[Start DATA EXCERPT]

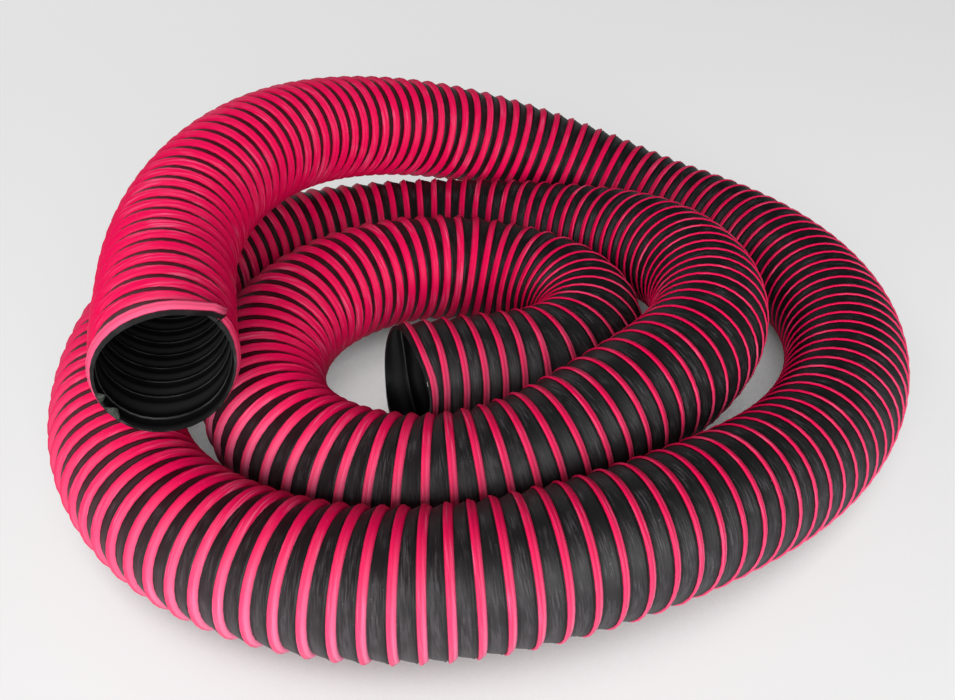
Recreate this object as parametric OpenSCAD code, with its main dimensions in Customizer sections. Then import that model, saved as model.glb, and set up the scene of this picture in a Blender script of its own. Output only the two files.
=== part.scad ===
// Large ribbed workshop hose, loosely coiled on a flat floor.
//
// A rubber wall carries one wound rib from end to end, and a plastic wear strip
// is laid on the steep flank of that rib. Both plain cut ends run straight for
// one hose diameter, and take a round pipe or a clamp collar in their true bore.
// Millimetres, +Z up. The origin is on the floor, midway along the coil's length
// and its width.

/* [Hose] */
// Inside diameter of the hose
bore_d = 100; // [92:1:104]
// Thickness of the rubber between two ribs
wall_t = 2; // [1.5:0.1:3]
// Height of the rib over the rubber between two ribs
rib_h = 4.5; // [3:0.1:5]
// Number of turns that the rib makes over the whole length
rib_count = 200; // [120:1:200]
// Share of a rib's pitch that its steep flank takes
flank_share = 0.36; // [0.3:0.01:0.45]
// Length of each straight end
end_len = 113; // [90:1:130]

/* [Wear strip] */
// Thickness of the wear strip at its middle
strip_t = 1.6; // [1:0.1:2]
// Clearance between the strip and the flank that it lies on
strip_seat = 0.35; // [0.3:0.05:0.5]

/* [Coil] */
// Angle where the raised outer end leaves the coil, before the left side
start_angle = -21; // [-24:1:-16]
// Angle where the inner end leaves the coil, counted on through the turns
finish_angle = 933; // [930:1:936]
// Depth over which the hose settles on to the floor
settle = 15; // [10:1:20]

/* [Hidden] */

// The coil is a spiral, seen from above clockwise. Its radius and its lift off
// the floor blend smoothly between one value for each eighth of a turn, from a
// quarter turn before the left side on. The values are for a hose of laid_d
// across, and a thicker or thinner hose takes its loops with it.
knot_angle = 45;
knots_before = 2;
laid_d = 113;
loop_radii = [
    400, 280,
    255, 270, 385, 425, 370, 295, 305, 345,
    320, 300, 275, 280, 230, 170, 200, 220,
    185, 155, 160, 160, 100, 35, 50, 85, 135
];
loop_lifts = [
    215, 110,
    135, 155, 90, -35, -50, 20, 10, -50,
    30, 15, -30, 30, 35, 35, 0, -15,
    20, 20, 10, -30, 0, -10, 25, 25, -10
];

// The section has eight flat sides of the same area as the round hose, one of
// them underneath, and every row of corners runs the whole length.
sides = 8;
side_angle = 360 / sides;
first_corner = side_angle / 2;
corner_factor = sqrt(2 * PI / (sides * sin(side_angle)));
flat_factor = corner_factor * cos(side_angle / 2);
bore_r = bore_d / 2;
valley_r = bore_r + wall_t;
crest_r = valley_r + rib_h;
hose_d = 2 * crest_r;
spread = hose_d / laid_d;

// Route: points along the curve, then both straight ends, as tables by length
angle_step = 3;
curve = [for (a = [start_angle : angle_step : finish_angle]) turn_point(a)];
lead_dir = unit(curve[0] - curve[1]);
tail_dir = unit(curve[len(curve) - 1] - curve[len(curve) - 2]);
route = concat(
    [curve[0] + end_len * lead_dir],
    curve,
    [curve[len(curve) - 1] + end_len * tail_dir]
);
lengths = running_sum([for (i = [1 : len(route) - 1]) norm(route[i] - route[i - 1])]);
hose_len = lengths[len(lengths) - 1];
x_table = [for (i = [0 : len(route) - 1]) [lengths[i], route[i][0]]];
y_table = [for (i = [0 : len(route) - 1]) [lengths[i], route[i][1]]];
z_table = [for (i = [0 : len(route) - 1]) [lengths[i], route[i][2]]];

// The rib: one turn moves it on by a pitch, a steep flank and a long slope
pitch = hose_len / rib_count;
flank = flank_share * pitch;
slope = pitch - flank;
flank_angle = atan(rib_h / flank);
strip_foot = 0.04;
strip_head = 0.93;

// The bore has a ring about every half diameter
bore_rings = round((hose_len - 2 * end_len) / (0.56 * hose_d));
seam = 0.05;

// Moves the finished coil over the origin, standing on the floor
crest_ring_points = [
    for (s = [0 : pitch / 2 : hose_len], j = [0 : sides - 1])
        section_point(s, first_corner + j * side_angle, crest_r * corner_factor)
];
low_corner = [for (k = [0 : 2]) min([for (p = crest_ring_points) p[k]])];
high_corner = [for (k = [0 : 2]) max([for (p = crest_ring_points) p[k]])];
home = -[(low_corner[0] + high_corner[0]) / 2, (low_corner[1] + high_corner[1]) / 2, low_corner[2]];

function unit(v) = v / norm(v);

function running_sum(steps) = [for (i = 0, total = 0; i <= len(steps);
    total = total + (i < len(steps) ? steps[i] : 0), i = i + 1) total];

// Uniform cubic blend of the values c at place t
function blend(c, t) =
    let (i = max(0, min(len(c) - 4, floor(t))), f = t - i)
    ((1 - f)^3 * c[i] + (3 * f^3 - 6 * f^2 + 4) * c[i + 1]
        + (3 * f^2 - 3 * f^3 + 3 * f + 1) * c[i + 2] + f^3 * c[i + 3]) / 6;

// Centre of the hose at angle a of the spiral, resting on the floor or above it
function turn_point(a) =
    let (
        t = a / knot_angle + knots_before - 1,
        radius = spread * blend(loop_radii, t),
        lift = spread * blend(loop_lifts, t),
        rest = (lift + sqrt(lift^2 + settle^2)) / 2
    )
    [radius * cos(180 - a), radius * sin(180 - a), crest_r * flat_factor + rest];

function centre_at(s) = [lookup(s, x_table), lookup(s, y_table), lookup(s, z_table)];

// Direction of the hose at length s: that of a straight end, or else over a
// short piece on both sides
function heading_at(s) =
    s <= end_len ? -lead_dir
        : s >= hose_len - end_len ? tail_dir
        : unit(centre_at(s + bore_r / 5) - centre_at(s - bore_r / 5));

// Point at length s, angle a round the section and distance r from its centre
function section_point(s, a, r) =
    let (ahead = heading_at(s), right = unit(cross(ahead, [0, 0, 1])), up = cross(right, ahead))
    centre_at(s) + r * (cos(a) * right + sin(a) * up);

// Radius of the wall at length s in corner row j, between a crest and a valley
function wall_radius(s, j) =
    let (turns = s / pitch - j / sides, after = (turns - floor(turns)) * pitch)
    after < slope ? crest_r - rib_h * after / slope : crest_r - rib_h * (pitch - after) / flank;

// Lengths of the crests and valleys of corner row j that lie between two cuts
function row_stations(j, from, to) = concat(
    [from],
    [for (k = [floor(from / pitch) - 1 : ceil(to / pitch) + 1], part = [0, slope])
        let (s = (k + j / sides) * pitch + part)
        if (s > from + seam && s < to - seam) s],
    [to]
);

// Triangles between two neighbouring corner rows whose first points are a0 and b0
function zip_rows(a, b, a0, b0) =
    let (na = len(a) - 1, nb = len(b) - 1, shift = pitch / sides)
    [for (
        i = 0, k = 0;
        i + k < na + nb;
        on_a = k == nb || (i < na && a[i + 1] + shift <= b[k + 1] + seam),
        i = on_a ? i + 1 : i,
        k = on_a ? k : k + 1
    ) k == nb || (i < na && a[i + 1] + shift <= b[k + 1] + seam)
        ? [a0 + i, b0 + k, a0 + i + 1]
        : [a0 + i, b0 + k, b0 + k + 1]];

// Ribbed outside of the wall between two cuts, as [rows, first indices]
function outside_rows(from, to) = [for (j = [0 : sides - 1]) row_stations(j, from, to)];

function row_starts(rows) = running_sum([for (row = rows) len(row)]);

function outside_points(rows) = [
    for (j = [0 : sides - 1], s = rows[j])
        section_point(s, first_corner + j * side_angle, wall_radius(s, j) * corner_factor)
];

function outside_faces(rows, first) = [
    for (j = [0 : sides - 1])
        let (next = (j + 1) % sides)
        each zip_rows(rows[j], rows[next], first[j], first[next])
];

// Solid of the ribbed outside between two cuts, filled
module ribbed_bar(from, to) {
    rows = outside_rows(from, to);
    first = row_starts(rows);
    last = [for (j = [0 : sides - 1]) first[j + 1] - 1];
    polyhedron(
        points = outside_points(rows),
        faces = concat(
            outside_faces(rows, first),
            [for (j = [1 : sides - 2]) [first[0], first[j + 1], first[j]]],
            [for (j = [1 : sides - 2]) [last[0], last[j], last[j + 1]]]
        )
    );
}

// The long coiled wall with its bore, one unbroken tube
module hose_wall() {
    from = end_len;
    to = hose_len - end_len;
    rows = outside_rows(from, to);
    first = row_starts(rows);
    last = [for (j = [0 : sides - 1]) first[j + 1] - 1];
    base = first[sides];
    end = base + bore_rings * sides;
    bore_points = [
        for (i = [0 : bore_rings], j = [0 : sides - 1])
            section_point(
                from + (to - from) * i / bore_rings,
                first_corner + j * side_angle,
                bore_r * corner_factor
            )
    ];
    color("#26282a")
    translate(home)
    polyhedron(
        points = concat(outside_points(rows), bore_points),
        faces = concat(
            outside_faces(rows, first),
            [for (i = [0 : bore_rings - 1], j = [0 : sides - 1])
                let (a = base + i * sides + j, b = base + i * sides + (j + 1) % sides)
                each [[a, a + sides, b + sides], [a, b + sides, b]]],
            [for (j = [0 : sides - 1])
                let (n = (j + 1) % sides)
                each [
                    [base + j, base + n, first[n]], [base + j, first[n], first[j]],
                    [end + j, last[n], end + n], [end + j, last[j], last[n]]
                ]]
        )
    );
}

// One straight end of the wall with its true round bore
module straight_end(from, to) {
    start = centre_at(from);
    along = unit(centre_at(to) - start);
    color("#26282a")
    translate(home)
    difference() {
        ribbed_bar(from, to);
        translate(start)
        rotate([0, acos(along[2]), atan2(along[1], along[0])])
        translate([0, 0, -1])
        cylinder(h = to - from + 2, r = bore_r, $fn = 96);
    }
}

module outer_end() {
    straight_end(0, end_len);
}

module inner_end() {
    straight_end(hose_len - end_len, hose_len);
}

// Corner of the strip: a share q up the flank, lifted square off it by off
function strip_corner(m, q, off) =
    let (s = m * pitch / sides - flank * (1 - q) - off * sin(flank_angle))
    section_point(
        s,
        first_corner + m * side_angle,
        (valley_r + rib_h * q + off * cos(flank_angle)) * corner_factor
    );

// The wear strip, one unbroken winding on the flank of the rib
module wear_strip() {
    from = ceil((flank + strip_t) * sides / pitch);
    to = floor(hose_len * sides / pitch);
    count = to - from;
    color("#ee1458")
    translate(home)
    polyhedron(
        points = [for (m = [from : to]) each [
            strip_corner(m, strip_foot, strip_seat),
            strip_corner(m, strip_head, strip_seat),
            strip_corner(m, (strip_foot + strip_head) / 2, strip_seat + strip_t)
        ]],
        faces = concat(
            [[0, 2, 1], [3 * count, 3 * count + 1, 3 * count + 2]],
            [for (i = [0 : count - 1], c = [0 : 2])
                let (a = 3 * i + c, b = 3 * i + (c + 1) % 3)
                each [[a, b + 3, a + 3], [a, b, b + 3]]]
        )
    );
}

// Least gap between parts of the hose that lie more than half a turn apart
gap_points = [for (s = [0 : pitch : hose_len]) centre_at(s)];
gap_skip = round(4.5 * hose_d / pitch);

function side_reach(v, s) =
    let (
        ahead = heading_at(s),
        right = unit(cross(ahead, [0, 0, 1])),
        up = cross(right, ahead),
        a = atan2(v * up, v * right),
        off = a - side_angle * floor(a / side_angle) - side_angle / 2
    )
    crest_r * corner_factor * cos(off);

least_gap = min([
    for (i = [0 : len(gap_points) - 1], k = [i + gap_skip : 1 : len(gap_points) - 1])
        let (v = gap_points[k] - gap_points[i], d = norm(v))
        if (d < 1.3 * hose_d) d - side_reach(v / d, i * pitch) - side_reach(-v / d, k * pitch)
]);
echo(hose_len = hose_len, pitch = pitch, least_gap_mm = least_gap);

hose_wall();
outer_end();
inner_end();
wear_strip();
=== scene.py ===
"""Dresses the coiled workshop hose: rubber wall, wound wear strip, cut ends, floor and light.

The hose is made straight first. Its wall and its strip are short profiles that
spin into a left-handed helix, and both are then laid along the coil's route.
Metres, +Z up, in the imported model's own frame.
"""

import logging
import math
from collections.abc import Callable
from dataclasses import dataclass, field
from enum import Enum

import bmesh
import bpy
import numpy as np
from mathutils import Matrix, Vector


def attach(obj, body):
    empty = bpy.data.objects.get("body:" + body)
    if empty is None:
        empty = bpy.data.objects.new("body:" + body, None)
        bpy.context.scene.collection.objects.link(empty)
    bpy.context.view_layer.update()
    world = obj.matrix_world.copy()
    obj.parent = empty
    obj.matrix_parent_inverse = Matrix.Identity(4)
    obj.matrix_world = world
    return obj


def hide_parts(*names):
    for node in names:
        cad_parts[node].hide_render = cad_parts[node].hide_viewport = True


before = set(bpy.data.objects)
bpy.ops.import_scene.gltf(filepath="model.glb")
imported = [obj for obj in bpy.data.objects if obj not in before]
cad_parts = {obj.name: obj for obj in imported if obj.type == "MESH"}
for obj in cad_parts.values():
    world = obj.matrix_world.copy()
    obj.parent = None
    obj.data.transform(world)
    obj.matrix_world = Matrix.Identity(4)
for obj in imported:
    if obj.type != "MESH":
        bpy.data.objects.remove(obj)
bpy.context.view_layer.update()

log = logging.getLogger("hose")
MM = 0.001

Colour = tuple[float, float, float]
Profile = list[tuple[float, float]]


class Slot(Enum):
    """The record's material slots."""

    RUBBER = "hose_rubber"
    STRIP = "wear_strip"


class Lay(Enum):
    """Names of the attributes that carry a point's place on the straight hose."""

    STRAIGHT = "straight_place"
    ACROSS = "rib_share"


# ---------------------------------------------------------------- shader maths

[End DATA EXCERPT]

WHAT TO WORK ON: Only the lines from the line with "function side_reach(v, s)" to the line with "bpy.context.scene.collection.objects.link(empty)", inclusive, are to be printed, exactly as they appear.

EXPECTED ANSWER:
function side_reach(v, s) =
    let (
        ahead = heading_at(s),
        right = unit(cross(ahead, [0, 0, 1])),
        up = cross(right, ahead),
        a = atan2(v * up, v * right),
        off = a - side_angle * floor(a / side_angle) - side_angle / 2
    )
    crest_r * corner_factor * cos(off);

least_gap = min([
    for (i = [0 : len(gap_points) - 1], k = [i + gap_skip : 1 : len(gap_points) - 1])
        let (v = gap_points[k] - gap_points[i], d = norm(v))
        if (d < 1.3 * hose_d) d - side_reach(v / d, i * pitch) - side_reach(-v / d, k * pitch)
]);
echo(hose_len = hose_len, pitch = pitch, least_gap_mm = least_gap);

hose_wall();
outer_end();
inner_end();
wear_strip();
=== scene.py ===
"""Dresses the coiled workshop hose: rubber wall, wound wear strip, cut ends, floor and light.

The hose is made straight first. Its wall and its strip are short profiles that
spin into a left-handed helix, and both are then laid along the coil's route.
Metres, +Z up, in the imported model's own frame.
"""

import logging
import math
from collections.abc import Callable
from dataclasses import dataclass, field
from enum import Enum

import bmesh
import bpy
import numpy as np
from mathutils import Matrix, Vector


def attach(obj, body):
    empty = bpy.data.objects.get("body:" + body)
    if empty is None:
        empty = bpy.data.objects.new("body:" + body, None)
        bpy.context.scene.collection.objects.link(empty)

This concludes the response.